I'd leave, I'd go to Universal Studios, and I'd work on the George Michael 'Faith' tour. I'd go two doors down after that, work with Janet Jackson on her tour, and then at midnight, I'd quietly go into the recording studio, and I'd work and record until about 5:00 in the morning. Then I'd park my car at around 6:00 in the morning at the FOX lot. I'd sleep an hour-and-a-half to two hours and start my day all over again.
I did that for quite some time, and I didn't want for people to know that I was recording an album in case it didn't work out. I didn't want to lose my day job as a choreographer, so I kept it very quiet. No one knew except for my closest friends and my family. My album came out to no fanfare, no publicity, nothing really happened. I heard whisperings that I was going to be dropped from the label.
I've got to tell you, before all this-I'm jumping ahead-I was given $68,000 to make my album. You can't record a track nowadays for $68,000, let alone that I had nobody really assigned to help me make this record for $68,000, so I used a lot of the artists I worked with in choreography, and I bartered deals with them. I'd say, "Look, I will choreograph your next video for free or your next tour, or the rest of it, for free if you write me a song."
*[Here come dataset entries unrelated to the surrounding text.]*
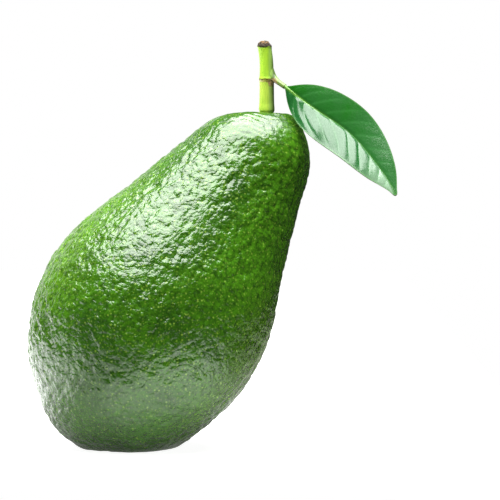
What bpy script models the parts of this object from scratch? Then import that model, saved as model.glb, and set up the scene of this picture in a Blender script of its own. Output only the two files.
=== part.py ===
# A whole avocado as picked. The fruit lies on a small flat spot, a cut stem stands in
# the pit at its neck end, and one leaf hangs from the stem on a short stalk.
# Metres, +Z up, seen from -Y. The origin is the middle of the resting spot.

import bmesh
import bpy
from math import cos, exp, log, pi, radians, sin, sqrt, tau
from mathutils import Euler, Matrix, Vector, noise

MM = 0.001

# The fruit, from its blossom end to its neck end
FRUIT_LENGTH = 121.6 * MM
FRUIT_LEAN_RIGHT = radians(33.5)
FRUIT_LEAN_BACK = radians(8.0)
BLOSSOM_END = Vector((-17.8, -4.5, 2.3)) * MM
FRUIT_GIRTH = (  # share of the length, radius there
    (0.03, 11.8 * MM),
    (0.10, 22.8 * MM),
    (0.20, 31.1 * MM),
    (0.35, 35.9 * MM),
    (0.50, 33.6 * MM),
    (0.65, 26.9 * MM),
    (0.80, 20.8 * MM),
    (0.90, 16.4 * MM),
    (0.97, 8.9 * MM),
)
FRUIT_BEND = (  # share of the length, how far the middle lies off the straight axis
    (0.0, -0.2 * MM),
    (0.15, 0.0),
    (0.50, 0.0),
    (0.85, -0.7 * MM),
    (1.0, 1.2 * MM),
)
DEPTH_SWELL = 0.05  # the body is this share deeper than wide, the neck shallower
FRUIT_DETAIL = 5  # 5,120 triangles before the neck end is cut finer

# The skin's broad lumps; the finer pebbling is left to the finish
LUMPS = ((9.0 * MM, 0.34 * MM), (5.5 * MM, 0.16 * MM))  # size, height
LUMP_SEED = Vector((3.7, 1.9, 8.2))

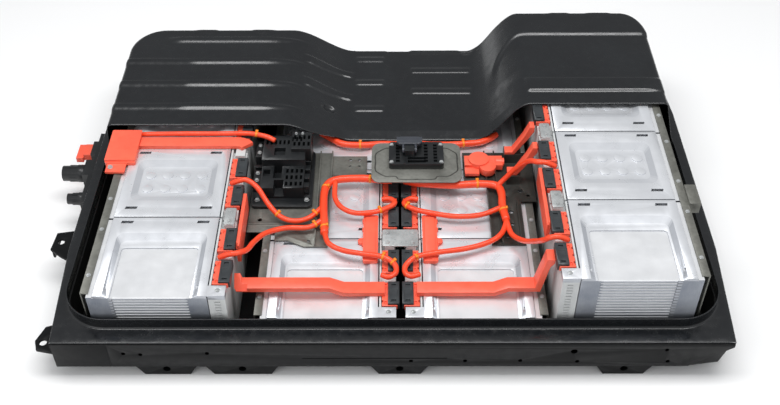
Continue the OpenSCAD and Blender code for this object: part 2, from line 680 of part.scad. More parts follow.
module right_frame() color("#6c6c64") in_case() difference() {
    union() {
        channel(221, 247, -254, 56);
        slab([246, -254, plate_z], [297, -54, frame_z]);
        slab([296, -115, plate_z], [334, -54, frame_z]);
        slab([246, -54, plate_z], [334, 56, frame_z]);
        slab([170, -44, plate_z], [222, 56, frame_z]);
        slab([268, 18, frame_z - 0.5], [308, 50, arm_seat]);
        slab([268, -58, frame_z - 0.5], [300, -32, arm_seat]);
        slab([243, 12, frame_z - 0.5], [259.5, 38, channel_z]);
        slab([286, -240, frame_z - 0.5], [290, -120, frame_z + 5]);
        pads([[234, -200], [234, 40], [280, -160], [280, 20], [200, 20]]);
    }
    for (p = [[258, -230, 4], [272, -190, 4], [272, -150, 5], [262, -100, 4], [300, -80, 6],
              [316, -96, 4], [186, -20, 4], [206, 8, 4]])
        translate([p[0], p[1], mid_top - 1]) cylinder(r = p[2], h = bracket_t + pad_h + 2);
    translate([252.5, 25, frame_z]) cylinder(r = 6, h = 20);
    slab([282, 22, frame_z + 12], [300, 60, frame_z + 20]);
}

// ---------------------------------------------------------------- junction box
jb_x = [-324, -184];
jb_y = [-140, 54];
jb_base_h = 8;
jb_z = frame_z + jb_base_h;
jb_low_h = 32;
jb_high_h = 62;
jb_step_y = -36;

module junction_base() color("#1d1f21") in_case() difference() {
    union() {
        translate([(jb_x[0] + jb_x[1]) / 2, (jb_y[0] + jb_y[1]) / 2, frame_z])
            linear_extrude(jb_base_h) rounded(jb_x[1] - jb_x[0], jb_y[1] - jb_y[0], 12);
        for (x = [jb_x[0] + 13, jb_x[1] - 13])
            translate([x, -115, frame_z]) cylinder(r = 12, h = jb_base_h);
        slab([-322, -92, frame_z], [-304, -20, jb_z + 22]);
        slab([-322, -6, frame_z], [-304, 50, jb_z + 34]);
    }
    for (x = [jb_x[0] + 13, jb_x[1] - 13]) translate([x, -115, frame_z + 3])
        cylinder(r = 8, h = 20);
    slab([-323, -40, jb_z + 8], [-303, -30, jb_z + 30]);
}

// The stepped lid, with its rows of vents and two deep pockets.
module junction_cover() color("#2b2e32") in_case() {
    low = jb_z + jb_low_h;
    high = jb_z + jb_high_h;
    difference() {
        union() {
            slab([-303, -112, jb_z], [-203, jb_step_y, low]);
            slab([-303, jb_step_y - 1, jb_z], [-203, 50, high - 10]);
            slab([-236, -10, jb_z], [-190, 50, high]);
            slab([-205, -100, jb_z], [-192, 30, low - 8]);
        }
        for (i = [0:8]) translate([-297 + i * 10, 18, high - 22]) cube([5, 16, 30]);
        for (i = [0:3], j = [0, 1]) translate([-232 + i * 11, 2 + j * 24, high - 12])
            cube([5.5, 14, 20]);
        for (i = [0:3], j = [0:2]) translate([-246 + i * 11, -104 + j * 22, low - 12])
            cube([5.5, 14, 20]);
        slab([-275, -78, low - 22], [-256, -36.5, low + 1]);
        slab([-299, -70, low - 14], [-283, -48, low + 1]);
        slab([-276, -20, high - 22], [-250, 6, high + 1]);
        slab([-272, -113, low - 26], [-250, -84, low + 1]);
        for (i = [0:2]) translate([-204, -84 + i * 30, low - 20]) cube([20, 12, 16]);
    }
}

module junction_bolts() in_case() {
    for (x = [jb_x[0] + 13, jb_x[1] - 13]) translate([x, -115, frame_z + 3]) bolt(6, 6);
    for (y = [-76, -52]) translate([-313, y, jb_z + 22]) bolt(5, 5);
    for (y = [8, 34]) translate([-313, y, jb_z + 34]) bolt(5, 4);
    for (x = [-227, -212]) translate([x, 44, jb_z + jb_high_h]) bolt(3.2, 5);
}

// ---------------------------------------------------------------- service plug
plug_x = 57;
plug_y = -20;
plug_r = 22;
plate_under = plug_plate_z - bracket_t;

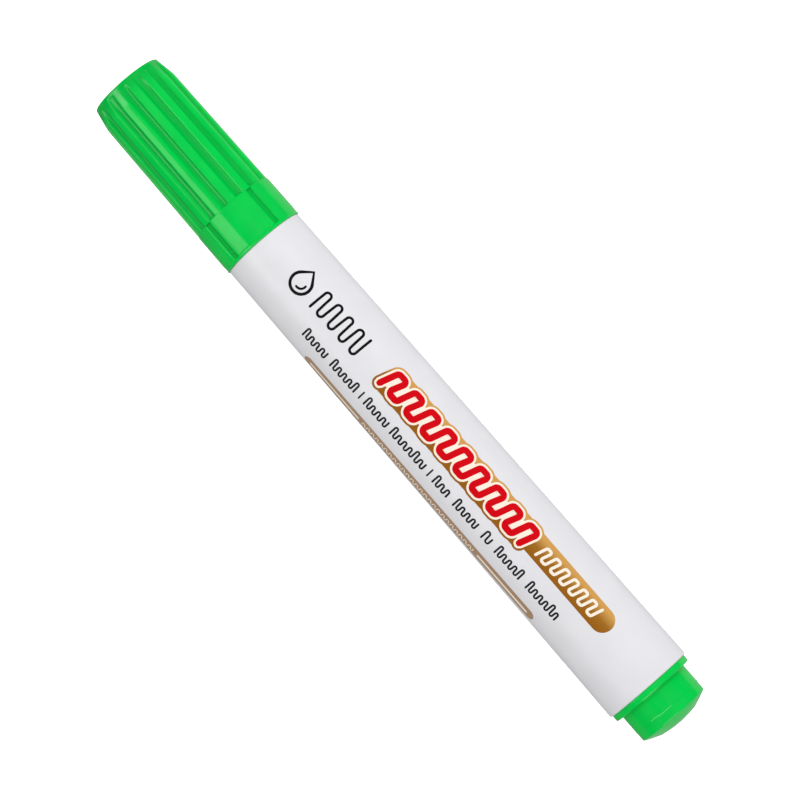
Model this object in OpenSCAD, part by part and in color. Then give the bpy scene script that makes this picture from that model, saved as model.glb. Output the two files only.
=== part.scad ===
// Whiteboard marker, capped and lying along X: the cap end at -X, the tail at +X, the print on top at +Z.
// The origin is on the marker's axis, half-way along it. Lengths called stations are measured along the
// axis from the flat top of the cap. All sizes are millimetres.

/* [Overall] */
// Length from the cap's flat top to the tip of the tail plug
overall_len = 140; // [136:1:150]

/* [Cap] */
// Length of the cap, from its flat top to its mouth
cap_len = 35.1; // [34:0.1:37]
// Diameter of the cap's tip, below its rounded edge
cap_tip_d = 13.2; // [12.9:0.1:13.6]
// Diameter over the ribs where the tapered tip ends
cap_rib_top_d = 14.58; // [14.3:0.02:14.7]
// Diameter over the ribs at the collar
cap_rib_low_d = 15.0; // [14.8:0.05:15.1]
// Length of the tapered tip
cap_taper_len = 3.9; // [3:0.1:5]
// Diameter of the collar
collar_d = 15.3; // [15.2:0.05:15.8]
// Length of the collar
collar_len = 8.1; // [7:0.1:9]
// Number of lengthwise ribs
rib_count = 15; // [12:1:16]
// Height of the ribs above the grooves, at the collar
rib_height = 0.65; // [0.4:0.05:0.75]
// Number of raised pads round the collar
pad_count = 5; // [3:1:6]
// Depth of the narrow recesses between the pads
recess_depth = 0.35; // [0.2:0.05:0.4]
// Diameter of the bore at the cap's mouth
cap_bore_d = 13.3; // [13.2:0.05:13.4]

/* [Barrel] */
// Diameter of the barrel just behind the cap
barrel_front_d = 14.88; // [14.7:0.02:15]
// Diameter of the barrel at its rear end
barrel_rear_d = 16.25; // [16:0.05:17]
// Diameter of the neck that the cap slides over
neck_d = 13.0; // [12.8:0.1:13]
// Height of the snap bead above the neck
bead_height = 0.1; // [0.05:0.01:0.1]
// Number of inner fins that centre the reservoir
fin_count = 4; // [3:1:6]

/* [Tail plug] */
// Diameter of the plug's flange
flange_d = 15.5; // [15.2:0.1:16]
// Thickness of the plug's flange
flange_len = 1.2; // [1:0.1:1.6]
// Diameter of the boss that the cap can be posted on
boss_d = 13.2; // [13:0.05:13.2]
// Length of the boss, without its conical end
boss_len = 5.2; // [4:0.1:6]
// Length of the boss's conical end
boss_cone_len = 1.3; // [1:0.1:2]
// Rise of the very flat dome on the end
dome_rise = 0.3; // [0.2:0.05:0.5]

/* [Writing parts] */
// Diameter of the nib
nib_d = 4.2; // [3.8:0.1:4.6]
// Station of the nib's tip
nib_station = 7.6; // [7.4:0.1:8.4]
// Diameter of the reservoir over its film
reservoir_d = 10.1; // [9.6:0.1:10.2]
// Length of the reservoir
reservoir_len = 92; // [80:1:92]
// Thickness of the reservoir's film
film_t = 0.08; // [0.05:0.01:0.1]

/* [Hidden] */
$fn = 96;
overlap = 0.2;                // how far joined shapes run into each other

// Directions round the axis are measured from straight up (+Z), positive towards +Y.
rib_pitch = 360 / rib_count;
pad_pitch = 360 / pad_count;
rib_turn = 5.6;               // direction of the rib nearest to the top
recess_turn = 32.5;           // direction of one of the collar's recesses

// Cap
tip_edge_r = 0.4;             // rounding of the edge round the flat top
collar_station = cap_len - collar_len;
collar_top_d = collar_d - 0.1;
lip_len = 0.7;                // plain lip between the recesses and the mouth
recess_w = 1.6;
rib_crest_w = 1.24;           // width of a rib along its crest
rib_flare = 0.5;              // half-width that a rib gains per millimetre inwards
bore_r = cap_bore_d / 2;
top_wall = 1.5;               // thickness of the cap's closed end
liner_r = 5.55;               // outer radius of the inner cap
liner_wall = 0.7;
liner_rim_station = 21.5;     // the inner cap's mouth, against the step in the shell
liner_rim_r = 6.15;
liner_rim_len = 0.9;

// Nib holder
seal_r = liner_r - liner_wall - 0.05;
nib_r = nib_d / 2;
nose_station = 11.2;          // front end of the holder, round the nib
nose_r = 3.1;
seal_station = 14.2;          // front end of the sealing cylinder
flange_station = 22.6;        // front face of the holder's flange
holder_flange_r = 6.1;
vent_w = 0.7;                 // air vents cut beside the nib
vent_depth = 0.45;

// Barrel
neck_station = 23.8;          // front end of the neck
neck_r = neck_d / 2;
bead_station = cap_len - 3.6;
bead_half = 0.7;
shoulder_r = barrel_front_d / 2;
rear_station = overall_len - flange_len - boss_len - boss_cone_len - dome_rise;
rear_r = barrel_rear_d / 2;
neck_bore_r = 5.4;
spigot_r = 7.0;               // radius of the plug's spigot and of its socket in the barrel
spigot_len = 8;
socket_station = rear_station - spigot_len;
bore_rear_r = 6.85;           // barrel's bore just ahead of the socket
fin_r = reservoir_d / 2 + 0.05;
fin_w = 0.8;
fin_start = cap_len + 1.5;

// Reservoir
core_station = 32;
core_end = min(core_station + reservoir_len, socket_station);
core_r = reservoir_d / 2 - film_t;
nib_rear = 42;                // end of the nib's straight stretch, inside the reservoir
nib_end = 44.5;               // rear point of the nib
film_setback = 0.3;           // how far the film stops short of each end of the core

// Tail plug
boss_r = boss_d / 2;
cone_top_r = 3.55;
boss_station = rear_station + flange_len;
cone_station = boss_station + boss_len;
hollow_r = 4.4;               // narrower than the reservoir, so that the plug's rim holds it forwards

// Stands a shape drawn up Z along the marker: Z runs from the cap to the tail, drawn +Y is up.
module along_marker() {
    translate([-overall_len / 2, 0, 0]) rotate([90, 0, 90]) children();
}

// Turns a shape drawn round Z from the drawn X axis to a direction measured from straight up.
module towards(turn) {
    rotate([0, 0, 90 - turn]) children();
}

// Revolves an outline of [radius, station] points.
module turned(points) {
    rotate_extrude() polygon(points);
}

// Quarter-round edge from the flat top outwards, as [radius, station] points.
function tip_edge(r) = [for (a = [90 : -22.5 : 0])
    [r - tip_edge_r + tip_edge_r * cos(a), tip_edge_r - tip_edge_r * sin(a)]];

// Everything inside the ribs' crests, from the flat top to the collar.
module crest_envelope() {
    turned(concat([[0, 0]], tip_edge(cap_tip_d / 2), [
        [cap_rib_top_d / 2 - 0.06, cap_taper_len],
        [cap_rib_top_d / 2, cap_taper_len + 0.6],
        [cap_rib_low_d / 2, collar_station + overlap],
        [0, collar_station + overlap]
    ]));
}

module ribs() {
    inner_r = 5.9;
    outer_r = 8;
    crest_r = cap_rib_low_d / 2;
    inner_w = rib_crest_w / 2 + (crest_r - inner_r) * rib_flare;
    outer_w = rib_crest_w / 2 - (outer_r - crest_r) * rib_flare;
    intersection() {
        crest_envelope();
        translate([0, 0, tip_edge_r])
            linear_extrude(collar_station + overlap - tip_edge_r)
                for (i = [0 : rib_count - 1])
                    rotate(90 - rib_turn - i * rib_pitch)
                        polygon([[inner_r, -inner_w], [outer_r, -outer_w], [outer_r, outer_w], [inner_r, inner_w]]);
    }
}

// The cap's solid core under the ribs, with the collar and its lip.
module cap_core() {
    turned(concat([[0, 0]], tip_edge(cap_tip_d / 2), [
        [cap_rib_low_d / 2 - rib_height, collar_station],
        [collar_top_d / 2 - 0.1, collar_station],
        [collar_top_d / 2, collar_station + 0.1],
        [collar_d / 2, cap_len - 0.15],
        [collar_d / 2 - 0.15, cap_len],
        [0, cap_len]
    ]));
}

module collar_recesses() {
    floor_r = collar_d / 2 - recess_depth;
    for (i = [0 : pad_count - 1])
        towards(recess_turn + i * pad_pitch)
            translate([floor_r, -recess_w / 2, collar_station - overlap])
                cube([2, recess_w, collar_len - lip_len + overlap]);
}

// Bore for the neck, groove for the snap bead, and the narrower seat of the inner cap.
module cap_hollow() {
    turned([
        [0, top_wall],
        [liner_r, top_wall],
        [liner_r, liner_rim_station - liner_rim_len],
        [liner_rim_r, liner_rim_station - liner_rim_len],
        [liner_rim_r, liner_rim_station],
        [bore_r, liner_rim_station],
        [bore_r, bead_station - bead_half - 0.2],
        [bore_r + 0.12, bead_station - 0.2],
        [bore_r + 0.12, bead_station + 0.2],
        [bore_r, bead_station + bead_half + 0.2],
        [bore_r, cap_len - 0.3],
        [bore_r + 0.3, cap_len],
        [bore_r + 0.3, cap_len + 1],
        [0, cap_len + 1]
    ]);
}

module cap_shell() {
    color([0.01, 0.78, 0.30])
        along_marker() difference() {
            union() {
                cap_core();
                ribs();
            }
            cap_hollow();
            collar_recesses();
        }
}

module inner_cap() {
    inner_r = liner_r - liner_wall;
    color([0.93, 0.94, 0.92])
        along_marker() turned([
            [0, top_wall],
            [liner_r, top_wall],
            [liner_r, liner_rim_station - liner_rim_len],
            [liner_rim_r, liner_rim_station - liner_rim_len],
            [liner_rim_r, liner_rim_station],
            [inner_r + 0.3, liner_rim_station],
            [inner_r, liner_rim_station - 0.5],
            [inner_r, top_wall + liner_wall + 0.4],
            [inner_r - 0.4, top_wall + liner_wall],
            [0, top_wall + liner_wall]
        ]);
}

module barrel_tube() {
    bead_r = neck_r + bead_height;
    turned([
        [neck_bore_r, neck_station],
        [neck_r - 0.3, neck_station],
        [neck_r, neck_station + 0.5],
        [neck_r, bead_station - bead_half],
        [bead_r, bead_station - 0.2],
        [bead_r, bead_station + 0.2],
        [neck_r, bead_station + bead_half],
        [neck_r, cap_len],
        [shoulder_r - 0.15, cap_len],
        [shoulder_r, cap_len + 0.15],
        [rear_r, rear_station - 0.25],
        [rear_r - 0.07, rear_station - 0.07],
        [rear_r - 0.25, rear_station],
        [spigot_r, rear_station],
        [spigot_r, socket_station],
        [bore_rear_r, socket_station],
        [neck_bore_r + 0.4, cap_len + 4],
        [neck_bore_r, cap_len]
    ]);
}

module barrel_fins() {
    fin_outer_r = 7.1;        // ends inside the tube's wall
    for (i = [0 : fin_count - 1])
        towards(45 + i * 360 / fin_count)
            translate([fin_r, -fin_w / 2, fin_start])
                cube([fin_outer_r - fin_r, fin_w, socket_station - 4 - fin_start]);
}

module barrel() {
    color([0.93, 0.93, 0.94])
        along_marker() union() {
            barrel_tube();
            barrel_fins();
        }
}

module nib_holder() {
    cup_r = 4.5;
    color([0.93, 0.93, 0.94])
        along_marker() difference() {
            turned([
                [nib_r, nose_station],
                [nose_r - 0.2, nose_station],
                [nose_r, nose_station + 0.2],
                [seal_r - 0.2, seal_station],
                [seal_r, seal_station + 0.4],
                [seal_r, flange_station],
                [holder_flange_r - 0.15, flange_station],
                [holder_flange_r, flange_station + 0.15],
                [holder_flange_r, neck_station],
                [neck_bore_r, neck_station],
                [neck_bore_r, core_station],
                [cup_r, core_station],
                [cup_r, core_station - 4.5],
                [nib_r, core_station - 5]
            ]);
            for (turn = [45 : 90 : 315])
                towards(turn)
                    translate([0, -vent_w / 2, nose_station - 1])
                        cube([nib_r + vent_depth, vent_w, core_station - nose_station - 2]);
        }
}

// The nib's outline: a rounded bullet tip, a straight stretch, and a rear point.
module nib_profile() {
    cap_r = 1.5;              // rounding of the very tip
    cone_len = 2.6;
    turned(concat(
        [for (a = [0 : 15 : 60])
            [cap_r * sin(a), nib_station + cap_r - cap_r * cos(a)]],
        [
            [nib_r - 0.12, nib_station + cone_len - 0.5],
            [nib_r, nib_station + cone_len],
            [nib_r, nib_rear],
            [0.5, nib_end],
            [0, nib_end]
        ]
    ));
}

module nib() {
    color([0.05, 0.50, 0.20])
        along_marker() nib_profile();
}

module reservoir_core() {
    color([0.35, 0.72, 0.45])
        along_marker() turned([
            [nib_r, core_station],
            [core_r, core_station],
            [core_r, core_end],
            [0, core_end],
            [0, nib_end],
            [0.5, nib_end],
            [nib_r, nib_rear]
        ]);
}

module reservoir_film() {
    color([0.85, 0.90, 0.88])
        along_marker() turned([
            [core_r, core_station + film_setback],
            [core_r + film_t, core_station + film_setback],
            [core_r + film_t, core_end - film_setback],
            [core_r, core_end - film_setback]
        ]);
}

// Spigot, flange and boss in one hollow piece, open towards the reservoir.
module plug_cup() {
    floor_station = cone_station - 0.2;
    turned([
        [hollow_r, socket_station],
        [spigot_r - 0.4, socket_station],
        [spigot_r, socket_station + 0.8],
        [spigot_r, rear_station],
        [flange_d / 2 - 0.15, rear_station],
        [flange_d / 2, rear_station + 0.15],
        [flange_d / 2, boss_station - 0.15],
        [flange_d / 2 - 0.15, boss_station],
        [boss_r, boss_station],
        [boss_r, cone_station],
        [cone_top_r, cone_station + boss_cone_len],
        [cone_top_r * 0.5, overall_len - dome_rise * 0.25],
        [0, overall_len],
        [0, floor_station],
        [hollow_r, floor_station]
    ]);
}

module tail_plug() {
    color([0.01, 0.78, 0.30])
        along_marker() plug_cup();
}

cap_shell();
inner_cap();
barrel();
nib_holder();
nib();
reservoir_core();
reservoir_film();
tail_plug();
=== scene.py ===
import math

import bmesh
import bpy
from mathutils import Matrix, Vector


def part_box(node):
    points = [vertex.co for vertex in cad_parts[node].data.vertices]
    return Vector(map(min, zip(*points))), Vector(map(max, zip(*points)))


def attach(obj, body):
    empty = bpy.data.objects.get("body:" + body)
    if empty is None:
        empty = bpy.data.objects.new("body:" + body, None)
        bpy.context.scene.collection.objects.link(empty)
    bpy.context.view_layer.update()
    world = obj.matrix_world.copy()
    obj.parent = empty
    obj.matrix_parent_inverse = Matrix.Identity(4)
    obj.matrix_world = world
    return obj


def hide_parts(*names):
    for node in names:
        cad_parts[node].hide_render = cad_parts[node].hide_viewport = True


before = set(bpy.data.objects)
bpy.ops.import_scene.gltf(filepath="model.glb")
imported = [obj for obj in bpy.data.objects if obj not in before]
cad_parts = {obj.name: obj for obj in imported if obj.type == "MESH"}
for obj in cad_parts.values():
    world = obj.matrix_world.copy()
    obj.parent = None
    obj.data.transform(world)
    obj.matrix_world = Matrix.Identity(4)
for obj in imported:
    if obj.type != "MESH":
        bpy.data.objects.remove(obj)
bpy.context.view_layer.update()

# A capped whiteboard marker lying along X, cap at -X and tail at +X, printed side up (+Z).
# Shapes are written in millimetres: stations along the axis count from the flat top of the cap,
# and directions round the axis are degrees from straight up (+Z), positive towards +Y.
MM = 0.001

cap_low, cap_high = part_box("cap_shell")
barrel_low, barrel_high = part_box("barrel")
plug_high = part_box("tail_plug")[1]
nib_low, nib_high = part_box("nib")
holder_low, holder_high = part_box("nib_holder")
liner_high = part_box("inner_cap")[1]
TOP_X = cap_low.x


def station(x):
    """Millimetres along the axis from the cap's flat top."""
    return (x - TOP_X) / MM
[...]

I literally did that with many artists, so it was like a potpourri of favors and discounts and things like that. I made my album and then it came out, and I'll tell you the story. When my mother was working for Billy Wilder, my mother told Billy Wilder, "My daughter now is going to record an album." My mother's assistant, who was like 19 years old, said, "My boyfriend's an aspiring songwriter."
My mother said, "Sure, you can give me some demos; that's fine." My mother called me up one day, hysterically laughing, and she invited me over for chicken, for dinner, as my mom cooks the best chicken. I'm having chicken dinner with my mom, and she plays me this 8-track demo which was so funny. It was like you could hear someone plunking on their computer and singing completely off tune. It was the song called 'Straight Up.'
My mom and I were laughing hysterically, and my mother took it out of the cassette recorder and put it in the trash, and she said, "What am I going to say to her?" I said, "I don't know," but I went back in the trash and pulled it out, and I said, "There is something very, very interesting about the song. It's quirky." My mom's saying, "How can you hear? He's completely off-key." I've got to let everyone know, my mother is Canadian, born and raised in Winnipeg, Manitoba, and my mother is a virtuoso.
She is an amazing, genius pianist, and my mother went on to play for Canadian operas and radio. My mother was born with perfect pitch. It's very annoying because my mom can hear everything, and she passed that on to me. Thank you, Mom. I've got to tell you, this song was ridiculously embarrassing and funny. How was I going to convince the record company? Let me tell you something, I barely could convince them. I told them I would record two songs that they wanted me to record, that I didn't enjoy, in the hopes that they'd let me record this song, 'Straight Up.'
They did, and they only promised to pay a measly $5,000 for production, so I recorded that song in a studio apartment in the shower, and if you listen really hard to the master recording, you can hear someone banging on the wall saying, "Shut up!" That is the truth. There is a lot of magic to making that first album that nobody was buying, and there was no air play.
When I heard that they were going to drop me, I bartered a deal with the marketing department, and I purchased a whole bunch of albums and sold thousands of them at my dance and cheerleading camps. I made every one of my instructors teach the routine off of my album, I set up shop, and sold tens and twenties of thousands of albums in one summer. It got me on the list of Billboard with no air play.
I've always been one of those girls who just keeps getting the knocks and the opportunities, and then I kind of get knocked down on my butt, but I get up again and I just move forward. I went on, my rookie year, my first album, and I sold 18 million.
DEBRA PONEMAN: What an incredible story. There are so many people who listen to these Healthy Wealthy nWise interviews, they are people with aspirations to be writers and to be recording artists, and what a great lesson that if someone tells you 'it isn't going to work,' you figure out a way to make it work.
PAULA ABDUL: You have to. If it's your passion, your heart and your mind won't let you stop. It just won't let you stop. You've got to find a way to make it happen.
DEBRA PONEMAN: Skipping ahead a little bit, you're obviously a household name in the US and around the world, and then you were tapped to be a judge on the number-one show in television history. How did that happen?